Statement of Significance

The site of Brisbane City Botanic Gardens was selected as a public garden in 1828 by New South Wales Colonial Botanist Charles Fraser three years after the establishment of the European settlement. Originally the garden was planted with food crops to feed the convicts. In 1855, a portion of the land was declared a 'botanic reserve' and Walter Hill was appointed as curator. The Queensland Heritage Register describes the Brisbane City Botanic Gardens as 'the most significant, non-aboriginal cultural landscape in Queensland having a continuous horticultural history since 1828, without any significant loss of land area or change in use over time.' It incorporates Brisbane's most mature gardens and features many rare and unusual species of plants.
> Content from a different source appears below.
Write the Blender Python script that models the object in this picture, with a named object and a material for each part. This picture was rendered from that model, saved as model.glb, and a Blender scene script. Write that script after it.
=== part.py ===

Between 1866 and 1870, Walter Hill removed the dividing fence between Queen’s Park and the gardens and replaced it with this avenue of Weeping Figs. It was effectively a sound barrier between the then northern boundary of the Botanic Gardens and Queen’s Park, the latter used for various recreational purposes such as cricket matches. Half of these figs remain today and some have been replanted.
The avenue is an important landmark which originally divided the northern part of the Botanic Gardens from Queen's Park, which were combined into what is now the Brisbane City Botanic Gardens - Queensland's original Botanic Gardens. The avenue of beautiful, old and mostly mature weeping figs significantly contributes to the beauty of the Gardens and is frequently used as a setting for wedding photographs by members of the community. It is associated with the Garden's original curator, Walter Hill, who was responsible for its planting.
The weeping fig avenue is located between the Garden's rotunda and the Brisbane River, running north-east.